- _Prompt_
Each line that follows should be printed again exactly as it stands.

+++ Data provided

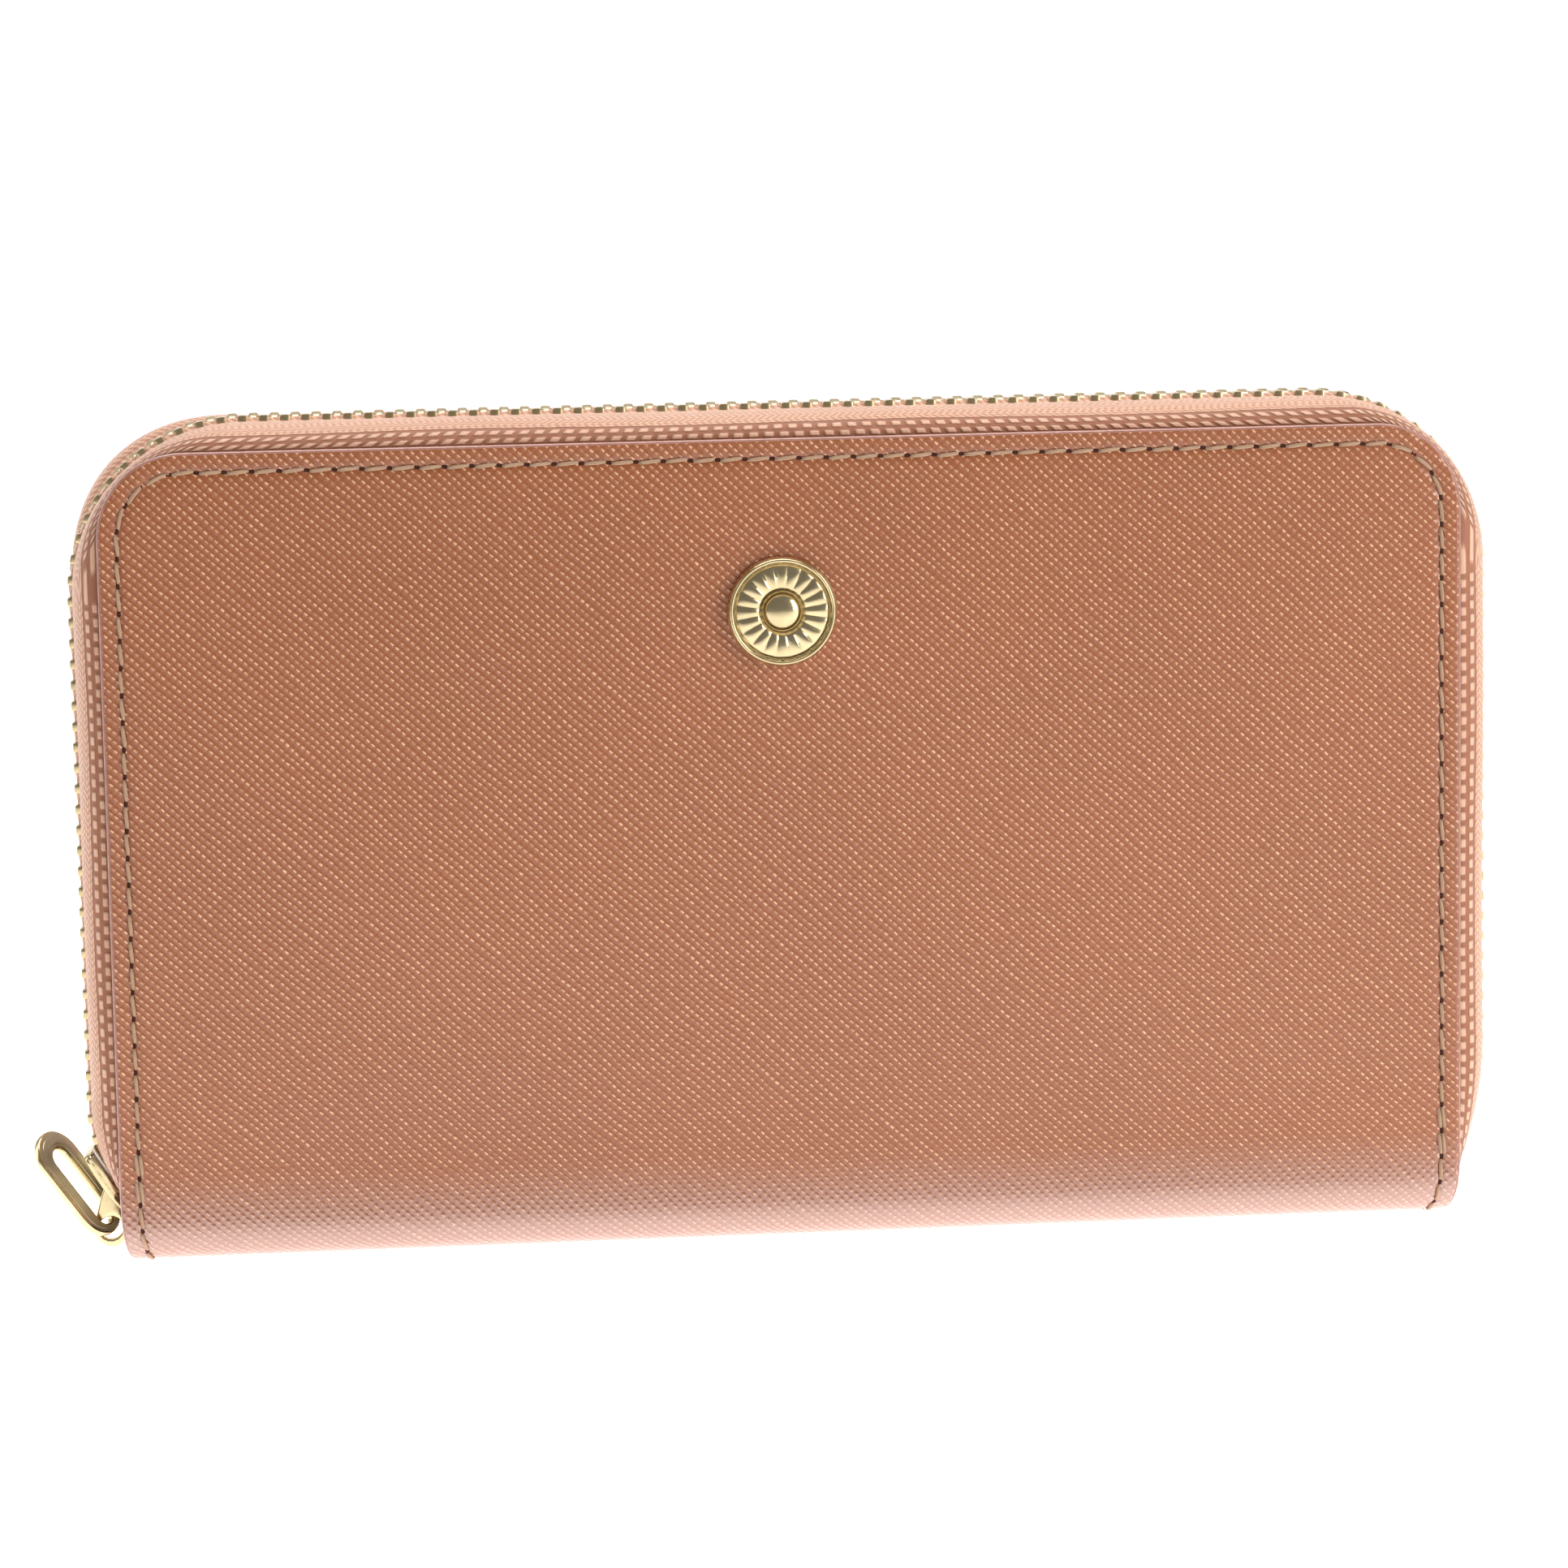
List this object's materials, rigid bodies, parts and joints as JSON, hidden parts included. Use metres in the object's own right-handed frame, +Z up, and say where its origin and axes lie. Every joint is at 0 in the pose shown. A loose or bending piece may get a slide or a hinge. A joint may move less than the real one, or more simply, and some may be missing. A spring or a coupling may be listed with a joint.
{
  "type": "zip around wallet",
  "caption": "Long leather wallet standing on its folded spine, closed on three sides by a metal zip, with pleated note compartments, card slots and a zipped coin pocket.",
  "frame": {"origin": "middle of the spine's flat underside, where the wallet stands", "axes": "+Z up through the open edge, +X to the wallet's right seen from the front, front cover towards -Y"},
  "size_m": [0.2028, 0.0265, 0.1151],
  "materials": {
    "leather": "cross-hatch embossed, satin",
    "lining": "fine twill",
    "board": "grey-white fibreboard",
    "tape": "ribbed woven zip tape",
    "gold": "pale gold plating, polished",
    "steel": "plain"
  },
  "bodies": {
    "spine": {"spine_cover": "leather", "spine_board": "board", "spine_lining": "lining", "coin_wall_front": "lining", "coin_wall_back": "lining", "coin_floor": "lining", "coin_end_left": "lining", "coin_end_right": "lining", "coin_tape_front": "tape", "coin_tape_back": "tape", "coin_teeth_front": "gold", "coin_teeth_back": "gold", "coin_stop_left": "gold", "coin_stop_right": "gold", "zip_end_tape_left_front": "tape", "zip_end_tape_left_back": "tape", "zip_end_tape_right_front": "tape", "zip_end_tape_right_back": "tape", "zip_end_teeth_left_front": "gold", "zip_end_teeth_left_back": "gold", "zip_end_teeth_right_front": "gold", "zip_end_teeth_right_back": "gold", "zip_bottom_stop": "gold", "gusset_left_front": "lining", "gusset_left_back": "lining", "gusset_right_front": "lining", "gusset_right_back": "lining"},
    "front_half": {"cover_front": "leather", "board_front": "board", "lining_front": "lining", "slip_pocket_front": "leather", "card_slot_front_1": "leather", "card_slot_front_2": "leather", "card_slot_front_3": "leather", "zip_tape_front": "tape", "zip_teeth_front": "gold", "emblem": "gold", "emblem_plate": "steel"},
    "back_half": {"cover_back": "leather", "board_back": "board", "lining_back": "lining", "slip_pocket_back": "leather", "card_slot_back_1": "leather", "card_slot_back_2": "leather", "card_slot_back_3": "leather", "zip_tape_back": "tape", "zip_teeth_back": "gold"},
    "slider": {"slider_body": "gold"},
    "puller": {"puller_ring": "gold"},
    "coin_slider": {"coin_slider": "gold"},
    "coin_puller": {"coin_puller": "gold"}
  },
  "joints": [
    {"name": "front_cover_open", "type": "hinge", "parent": "spine", "child": "front_half", "pos_m": [0, -0.0123, 0.009], "axis": [1, 0, 0], "range_deg": [0, 24], "deforming": ["gusset_left_front", "gusset_right_front"]},
    {"name": "back_cover_open", "type": "hinge", "parent": "spine", "child": "back_half", "pos_m": [0, 0.0123, 0.009], "axis": [-1, 0, 0], "range_deg": [0, 24], "deforming": ["gusset_left_back", "gusset_right_back"]},
    {"name": "zip_slider_run", "type": "hinge", "parent": "spine", "child": "slider", "pos_m": [-0.075, 0, 0.0218], "axis": [0, 1, 0], "range_deg": [0, 31]},
    {"name": "puller_swing", "type": "hinge", "parent": "slider", "child": "puller", "pos_m": [-0.09454, 0, 0.00306], "axis": [0, -1, 0], "range_deg": [0, 110]},
    {"name": "coin_slider_run", "type": "slide", "parent": "spine", "child": "coin_slider", "axis": [1, 0, 0], "range_m": [0, 0.141]},
    {"name": "coin_puller_swing", "type": "hinge", "parent": "coin_slider", "child": "coin_puller", "pos_m": [-0.0705, 0, 0.0924], "axis": [0, -1, 0], "range_deg": [0, 165]}
  ]
}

++++++

- _Output_
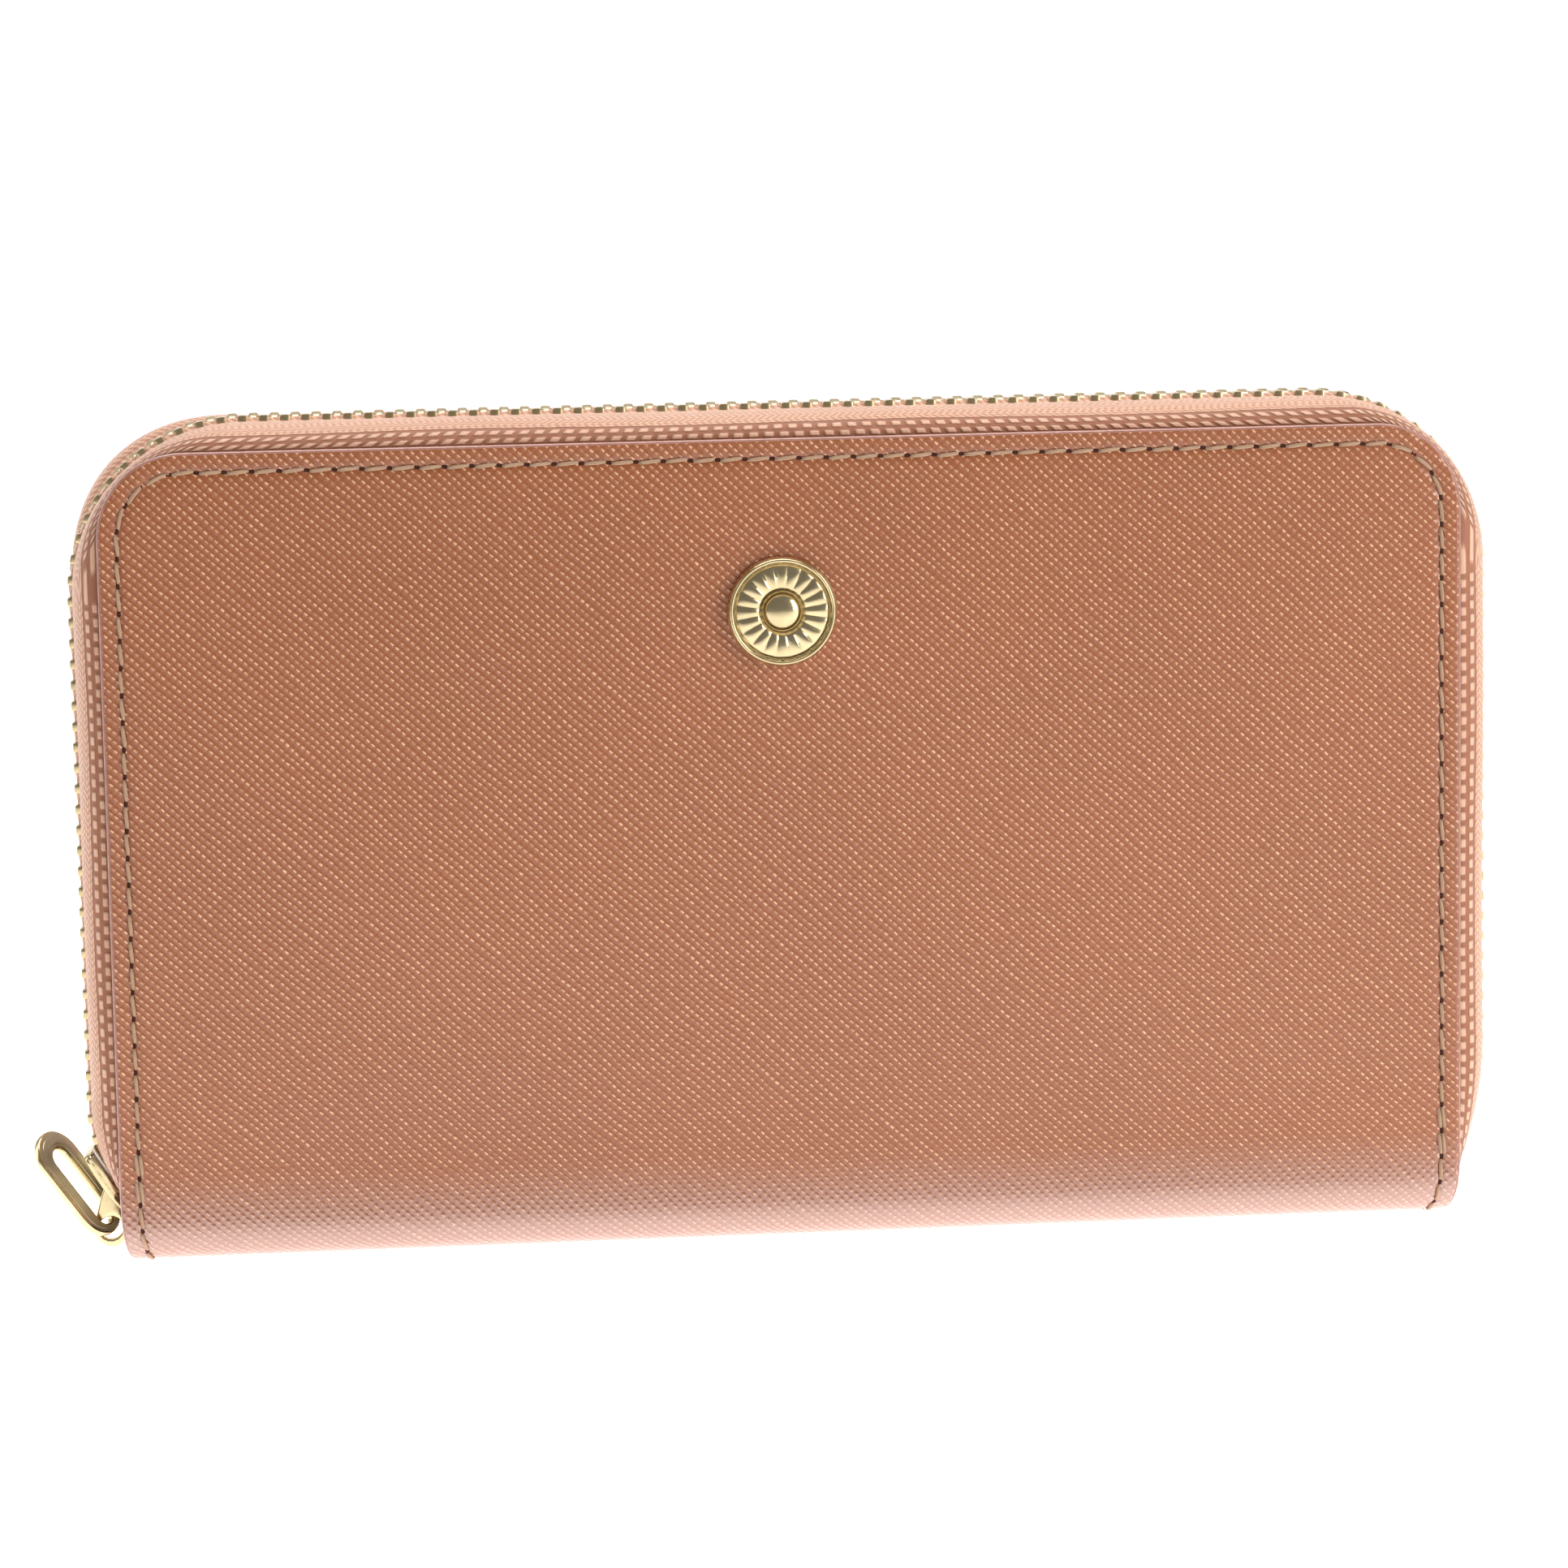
List this object's materials, rigid bodies, parts and joints as JSON, hidden parts included. Use metres in the object's own right-handed frame, +Z up, and say where its origin and axes lie. Every joint is at 0 in the pose shown. A loose or bending piece may get a slide or a hinge. A joint may move less than the real one, or more simply, and some may be missing. A spring or a coupling may be listed with a joint.
{
  "type": "zip around wallet",
  "caption": "Long leather wallet standing on its folded spine, closed on three sides by a metal zip, with pleated note compartments, card slots and a zipped coin pocket.",
  "frame": {"origin": "middle of the spine's flat underside, where the wallet stands", "axes": "+Z up through the open edge, +X to the wallet's right seen from the front, front cover towards -Y"},
  "size_m": [0.2028, 0.0265, 0.1151],
  "materials": {
    "leather": "cross-hatch embossed, satin",
    "lining": "fine twill",
    "board": "grey-white fibreboard",
    "tape": "ribbed woven zip tape",
    "gold": "pale gold plating, polished",
    "steel": "plain"
  },
  "bodies": {
    "spine": {"spine_cover": "leather", "spine_board": "board", "spine_lining": "lining", "coin_wall_front": "lining", "coin_wall_back": "lining", "coin_floor": "lining", "coin_end_left": "lining", "coin_end_right": "lining", "coin_tape_front": "tape", "coin_tape_back": "tape", "coin_teeth_front": "gold", "coin_teeth_back": "gold", "coin_stop_left": "gold", "coin_stop_right": "gold", "zip_end_tape_left_front": "tape", "zip_end_tape_left_back": "tape", "zip_end_tape_right_front": "tape", "zip_end_tape_right_back": "tape", "zip_end_teeth_left_front": "gold", "zip_end_teeth_left_back": "gold", "zip_end_teeth_right_front": "gold", "zip_end_teeth_right_back": "gold", "zip_bottom_stop": "gold", "gusset_left_front": "lining", "gusset_left_back": "lining", "gusset_right_front": "lining", "gusset_right_back": "lining"},
    "front_half": {"cover_front": "leather", "board_front": "board", "lining_front": "lining", "slip_pocket_front": "leather", "card_slot_front_1": "leather", "card_slot_front_2": "leather", "card_slot_front_3": "leather", "zip_tape_front": "tape", "zip_teeth_front": "gold", "emblem": "gold", "emblem_plate": "steel"},
    "back_half": {"cover_back": "leather", "board_back": "board", "lining_back": "lining", "slip_pocket_back": "leather", "card_slot_back_1": "leather", "card_slot_back_2": "leather", "card_slot_back_3": "leather", "zip_tape_back": "tape", "zip_teeth_back": "gold"},
    "slider": {"slider_body": "gold"},
    "puller": {"puller_ring": "gold"},
    "coin_slider": {"coin_slider": "gold"},
    "coin_puller": {"coin_puller": "gold"}
  },
  "joints": [
    {"name": "front_cover_open", "type": "hinge", "parent": "spine", "child": "front_half", "pos_m": [0, -0.0123, 0.009], "axis": [1, 0, 0], "range_deg": [0, 24], "deforming": ["gusset_left_front", "gusset_right_front"]},
    {"name": "back_cover_open", "type": "hinge", "parent": "spine", "child": "back_half", "pos_m": [0, 0.0123, 0.009], "axis": [-1, 0, 0], "range_deg": [0, 24], "deforming": ["gusset_left_back", "gusset_right_back"]},
    {"name": "zip_slider_run", "type": "hinge", "parent": "spine", "child": "slider", "pos_m": [-0.075, 0, 0.0218], "axis": [0, 1, 0], "range_deg": [0, 31]},
    {"name": "puller_swing", "type": "hinge", "parent": "slider", "child": "puller", "pos_m": [-0.09454, 0, 0.00306], "axis": [0, -1, 0], "range_deg": [0, 110]},
    {"name": "coin_slider_run", "type": "slide", "parent": "spine", "child": "coin_slider", "axis": [1, 0, 0], "range_m": [0, 0.141]},
    {"name": "coin_puller_swing", "type": "hinge", "parent": "coin_slider", "child": "coin_puller", "pos_m": [-0.0705, 0, 0.0924], "axis": [0, -1, 0], "range_deg": [0, 165]}
  ]
}